I feel about tweeting the way senior editor of the blog Out of Ur, Skye Jethani, does. “It seems that our culture has lost respect for the written word,” he writes “and is continuing to lose its capacity to engage in meaningful communication. Twitter is to thoughtful communication what Skittles are to fine cuisine.” Like Skye, I mourn the loss of the well-structured essay. If my ideas are significant enough to communicate to someone else, I’ll take the time to craft them, not just dash them off with no more thought than a thank-you note. I have more respect for language than that. 

 

As Dion continued to explain the Lausanne strategy (yes, he was still talking), he said that the goal is to get as many people as possible—on as many platforms as possible—involved in the conversation.  This strategy includes the quaint, old-fashioned blog posts on my personal page (www.theruthlessmonk.blogspot.com), but also includes posts designed to start extended conversations on both the Lausanne Global Conversation site (https://lmconversation.wpengine.com/en/conversations) and the Lausanne Facebook site.  The Global Conversation site will also contain delayed audio and video feeds from the conference.  Finally, tweets will appear on the Lausanne Twitter site (www.twitter.com/CapeTown2010) highlighting audio, video, links, or even—yes—blogs that might be interesting to the reader.

 

As I began to think through all this, I started to understand the advantage of having a trusted central source such as the Lausanne Twitter page where people can post “teaser copy” that they can browse through in just seconds.
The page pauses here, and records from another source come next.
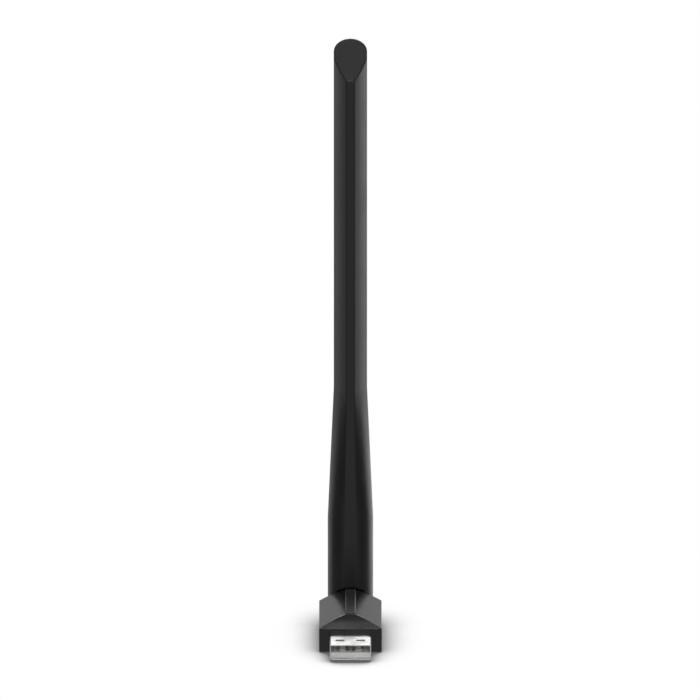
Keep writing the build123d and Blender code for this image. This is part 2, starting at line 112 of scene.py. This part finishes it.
def newGroup(name, inputs, outputs):
    # an empty shader node group with named inputs (type and starting value) and outputs
    group = bpy.data.node_groups.new(name, "ShaderNodeTree")
    for label, kind, start in inputs:
        socket = group.interface.new_socket(label, in_out="INPUT", socket_type="NodeSocket" + kind)
        socket.default_value = start
    for label, kind in outputs:
        group.interface.new_socket(label, in_out="OUTPUT", socket_type="NodeSocket" + kind)
    return group, group.nodes.new("NodeGroupInput"), group.nodes.new("NodeGroupOutput")


def useGroup(tree, group, **values):
    # places a group in a material with its own values
    node = tree.nodes.new("ShaderNodeGroup")
    node.location = (nodeStep[0] * len(tree.nodes), 2 * nodeStep[1])
    node.node_tree = group
    for key, value in values.items():
        node.inputs[key].default_value = value
    return node


def noiseOn(tree, vector, scale, detail=3.0, roughness=0.55, distortion=0.0):
    # 3-D noise on a vector; the scale is a number or a socket
    node = newNode(tree, "TexNoise", {"Detail": detail, "Roughness": roughness, "Distortion": distortion})
    wire(tree, vector, node.inputs["Vector"])
    if isinstance(scale, (int, float)):
        node.inputs["Scale"].default_value = scale
    else:
        wire(tree, scale, node.inputs["Scale"])
    return node.outputs["Fac"]


grainShape = {
    "smoothness": 0.6,  # of the pebbles' borders
    "pebbleScale": 0.45,  # share of the fine noise's scale
    "blotchRange": (0.32, 0.68),
}


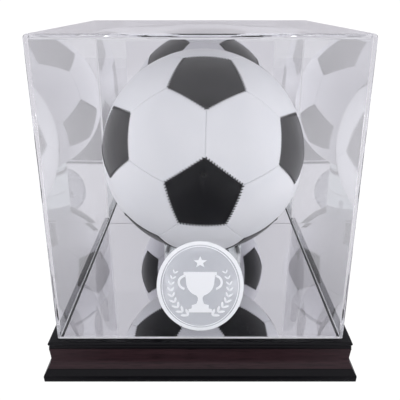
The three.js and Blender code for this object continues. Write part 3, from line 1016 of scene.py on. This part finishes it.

Maybe after browsing, a reader finds something they’d like to “try on” and then becomes so interested that they want to join the conversation. In this scenario, twitter is almost like a downtown main street where the buyer can look inside the windows and decide which store they’d like to go inside. I also see the benefit of a central site like The Global Conversation where anyone can post longer format essays that dig more deeply into a topic and that require a more detailed response from the reader.

 

I may or may not continue to tweet after the conference, but I am beginning to understand how social media can serve not only to keep people connected, but also keep them involved, engaged, and continuously thinking. And thinking is always a good thing!